▸ **Data**
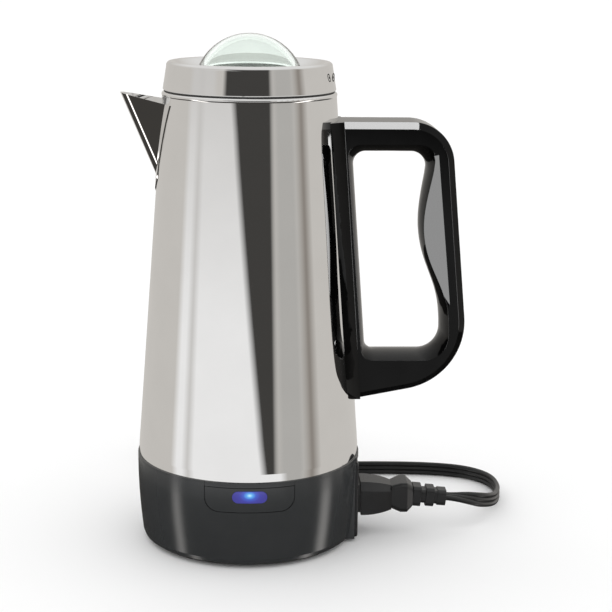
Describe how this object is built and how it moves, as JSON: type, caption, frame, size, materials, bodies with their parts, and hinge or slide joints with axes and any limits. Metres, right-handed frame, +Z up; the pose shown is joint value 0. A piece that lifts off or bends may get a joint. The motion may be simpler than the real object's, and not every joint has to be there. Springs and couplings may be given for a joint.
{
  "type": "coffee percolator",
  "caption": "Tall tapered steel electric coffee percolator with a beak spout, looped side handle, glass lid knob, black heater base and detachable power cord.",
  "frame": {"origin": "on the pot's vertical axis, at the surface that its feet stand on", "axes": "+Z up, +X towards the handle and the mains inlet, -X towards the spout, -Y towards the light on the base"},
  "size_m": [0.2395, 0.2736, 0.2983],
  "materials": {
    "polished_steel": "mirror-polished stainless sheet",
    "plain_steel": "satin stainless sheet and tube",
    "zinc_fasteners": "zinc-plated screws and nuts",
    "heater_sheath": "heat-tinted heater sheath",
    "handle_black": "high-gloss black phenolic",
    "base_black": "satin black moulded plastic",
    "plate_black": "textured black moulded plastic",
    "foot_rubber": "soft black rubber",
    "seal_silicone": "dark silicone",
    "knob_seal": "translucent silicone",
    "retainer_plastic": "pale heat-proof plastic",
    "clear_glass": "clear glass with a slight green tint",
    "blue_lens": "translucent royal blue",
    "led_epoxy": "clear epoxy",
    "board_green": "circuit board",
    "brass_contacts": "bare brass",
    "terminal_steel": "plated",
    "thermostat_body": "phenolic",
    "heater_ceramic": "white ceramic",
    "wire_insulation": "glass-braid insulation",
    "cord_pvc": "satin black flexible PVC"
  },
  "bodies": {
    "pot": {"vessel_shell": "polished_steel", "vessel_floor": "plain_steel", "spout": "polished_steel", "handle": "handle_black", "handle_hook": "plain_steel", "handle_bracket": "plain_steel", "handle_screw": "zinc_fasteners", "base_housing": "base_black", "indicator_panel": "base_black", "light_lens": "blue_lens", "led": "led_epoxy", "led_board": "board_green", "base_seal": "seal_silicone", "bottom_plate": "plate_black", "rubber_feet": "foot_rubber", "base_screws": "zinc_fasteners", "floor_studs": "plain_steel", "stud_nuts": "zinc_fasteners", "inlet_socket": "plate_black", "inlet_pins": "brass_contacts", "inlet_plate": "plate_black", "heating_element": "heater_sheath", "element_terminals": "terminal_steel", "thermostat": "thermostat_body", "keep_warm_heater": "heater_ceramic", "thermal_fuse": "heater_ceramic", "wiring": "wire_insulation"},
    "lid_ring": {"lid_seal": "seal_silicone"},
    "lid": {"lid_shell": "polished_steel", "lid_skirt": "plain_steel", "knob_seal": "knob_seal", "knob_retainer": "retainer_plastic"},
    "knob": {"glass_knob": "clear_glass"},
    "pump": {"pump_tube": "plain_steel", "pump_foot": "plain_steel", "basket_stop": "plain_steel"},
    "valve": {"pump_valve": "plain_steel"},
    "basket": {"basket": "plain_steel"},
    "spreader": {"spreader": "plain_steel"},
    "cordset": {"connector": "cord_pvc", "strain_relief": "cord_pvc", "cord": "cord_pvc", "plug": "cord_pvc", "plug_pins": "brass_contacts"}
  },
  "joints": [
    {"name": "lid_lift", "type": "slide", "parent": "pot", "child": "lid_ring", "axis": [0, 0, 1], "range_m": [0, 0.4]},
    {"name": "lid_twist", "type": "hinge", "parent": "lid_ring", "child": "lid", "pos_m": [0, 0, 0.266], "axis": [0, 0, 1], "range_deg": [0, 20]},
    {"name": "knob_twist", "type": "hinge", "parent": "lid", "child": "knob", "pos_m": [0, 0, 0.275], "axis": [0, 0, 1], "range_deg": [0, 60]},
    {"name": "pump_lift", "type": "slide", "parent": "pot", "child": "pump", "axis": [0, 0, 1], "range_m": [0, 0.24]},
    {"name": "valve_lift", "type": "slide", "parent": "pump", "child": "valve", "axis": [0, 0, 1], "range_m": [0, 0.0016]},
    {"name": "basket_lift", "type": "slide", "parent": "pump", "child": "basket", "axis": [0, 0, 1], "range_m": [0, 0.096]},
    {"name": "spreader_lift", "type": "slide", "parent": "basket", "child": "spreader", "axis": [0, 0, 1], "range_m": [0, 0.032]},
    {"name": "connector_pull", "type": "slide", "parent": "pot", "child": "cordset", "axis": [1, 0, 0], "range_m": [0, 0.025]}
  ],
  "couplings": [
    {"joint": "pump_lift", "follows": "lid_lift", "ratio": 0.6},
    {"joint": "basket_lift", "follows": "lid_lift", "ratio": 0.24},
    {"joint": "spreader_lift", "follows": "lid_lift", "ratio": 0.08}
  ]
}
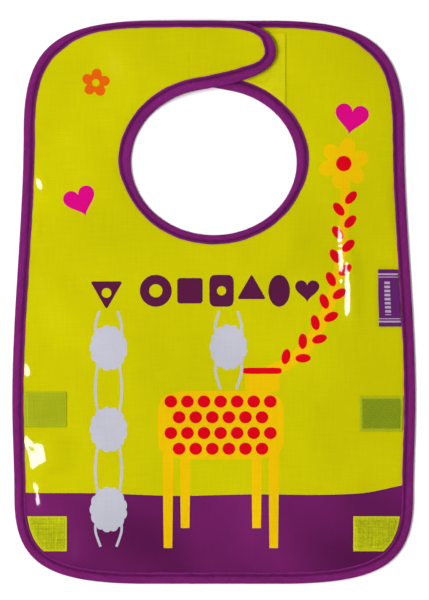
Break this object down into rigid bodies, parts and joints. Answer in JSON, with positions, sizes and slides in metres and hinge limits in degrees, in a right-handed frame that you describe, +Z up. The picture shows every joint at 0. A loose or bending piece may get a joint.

▸ **What the exercise asks**
From the listing above, extract every line exactly as it stands.

▸ **Result for this exercise**
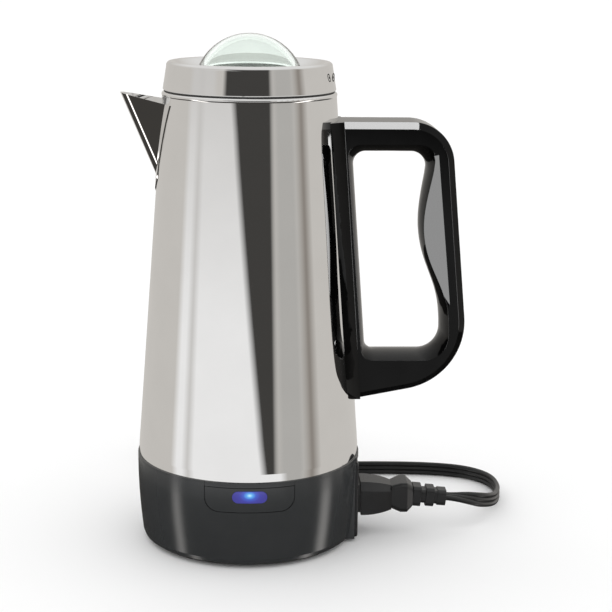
Describe how this object is built and how it moves, as JSON: type, caption, frame, size, materials, bodies with their parts, and hinge or slide joints with axes and any limits. Metres, right-handed frame, +Z up; the pose shown is joint value 0. A piece that lifts off or bends may get a joint. The motion may be simpler than the real object's, and not every joint has to be there. Springs and couplings may be given for a joint.
{
  "type": "coffee percolator",
  "caption": "Tall tapered steel electric coffee percolator with a beak spout, looped side handle, glass lid knob, black heater base and detachable power cord.",
  "frame": {"origin": "on the pot's vertical axis, at the surface that its feet stand on", "axes": "+Z up, +X towards the handle and the mains inlet, -X towards the spout, -Y towards the light on the base"},
  "size_m": [0.2395, 0.2736, 0.2983],
  "materials": {
    "polished_steel": "mirror-polished stainless sheet",
    "plain_steel": "satin stainless sheet and tube",
    "zinc_fasteners": "zinc-plated screws and nuts",
    "heater_sheath": "heat-tinted heater sheath",
    "handle_black": "high-gloss black phenolic",
    "base_black": "satin black moulded plastic",
    "plate_black": "textured black moulded plastic",
    "foot_rubber": "soft black rubber",
    "seal_silicone": "dark silicone",
    "knob_seal": "translucent silicone",
    "retainer_plastic": "pale heat-proof plastic",
    "clear_glass": "clear glass with a slight green tint",
    "blue_lens": "translucent royal blue",
    "led_epoxy": "clear epoxy",
    "board_green": "circuit board",
    "brass_contacts": "bare brass",
    "terminal_steel": "plated",
    "thermostat_body": "phenolic",
    "heater_ceramic": "white ceramic",
    "wire_insulation": "glass-braid insulation",
    "cord_pvc": "satin black flexible PVC"
  },
  "bodies": {
    "pot": {"vessel_shell": "polished_steel", "vessel_floor": "plain_steel", "spout": "polished_steel", "handle": "handle_black", "handle_hook": "plain_steel", "handle_bracket": "plain_steel", "handle_screw": "zinc_fasteners", "base_housing": "base_black", "indicator_panel": "base_black", "light_lens": "blue_lens", "led": "led_epoxy", "led_board": "board_green", "base_seal": "seal_silicone", "bottom_plate": "plate_black", "rubber_feet": "foot_rubber", "base_screws": "zinc_fasteners", "floor_studs": "plain_steel", "stud_nuts": "zinc_fasteners", "inlet_socket": "plate_black", "inlet_pins": "brass_contacts", "inlet_plate": "plate_black", "heating_element": "heater_sheath", "element_terminals": "terminal_steel", "thermostat": "thermostat_body", "keep_warm_heater": "heater_ceramic", "thermal_fuse": "heater_ceramic", "wiring": "wire_insulation"},
    "lid_ring": {"lid_seal": "seal_silicone"},
    "lid": {"lid_shell": "polished_steel", "lid_skirt": "plain_steel", "knob_seal": "knob_seal", "knob_retainer": "retainer_plastic"},
    "knob": {"glass_knob": "clear_glass"},
    "pump": {"pump_tube": "plain_steel", "pump_foot": "plain_steel", "basket_stop": "plain_steel"},
    "valve": {"pump_valve": "plain_steel"},
    "basket": {"basket": "plain_steel"},
    "spreader": {"spreader": "plain_steel"},
    "cordset": {"connector": "cord_pvc", "strain_relief": "cord_pvc", "cord": "cord_pvc", "plug": "cord_pvc", "plug_pins": "brass_contacts"}
  },
  "joints": [
    {"name": "lid_lift", "type": "slide", "parent": "pot", "child": "lid_ring", "axis": [0, 0, 1], "range_m": [0, 0.4]},
    {"name": "lid_twist", "type": "hinge", "parent": "lid_ring", "child": "lid", "pos_m": [0, 0, 0.266], "axis": [0, 0, 1], "range_deg": [0, 20]},
    {"name": "knob_twist", "type": "hinge", "parent": "lid", "child": "knob", "pos_m": [0, 0, 0.275], "axis": [0, 0, 1], "range_deg": [0, 60]},
    {"name": "pump_lift", "type": "slide", "parent": "pot", "child": "pump", "axis": [0, 0, 1], "range_m": [0, 0.24]},
    {"name": "valve_lift", "type": "slide", "parent": "pump", "child": "valve", "axis": [0, 0, 1], "range_m": [0, 0.0016]},
    {"name": "basket_lift", "type": "slide", "parent": "pump", "child": "basket", "axis": [0, 0, 1], "range_m": [0, 0.096]},
    {"name": "spreader_lift", "type": "slide", "parent": "basket", "child": "spreader", "axis": [0, 0, 1], "range_m": [0, 0.032]},
    {"name": "connector_pull", "type": "slide", "parent": "pot", "child": "cordset", "axis": [1, 0, 0], "range_m": [0, 0.025]}
  ],
  "couplings": [
    {"joint": "pump_lift", "follows": "lid_lift", "ratio": 0.6},
    {"joint": "basket_lift", "follows": "lid_lift", "ratio": 0.24},
    {"joint": "spreader_lift", "follows": "lid_lift", "ratio": 0.08}
  ]
}
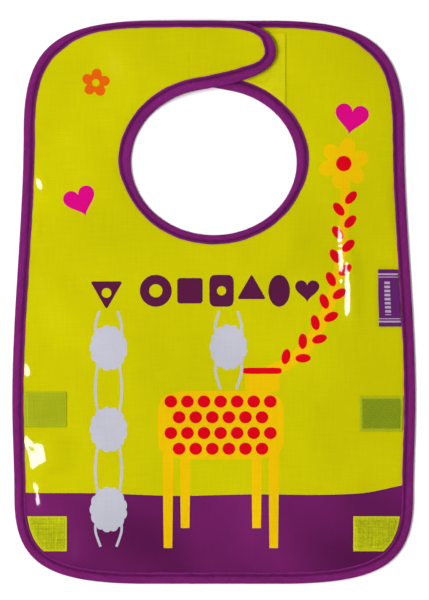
Break this object down into rigid bodies, parts and joints. Answer in JSON, with positions, sizes and slides in metres and hinge limits in degrees, in a right-handed frame that you describe, +Z up. The picture shows every joint at 0. A loose or bending piece may get a joint.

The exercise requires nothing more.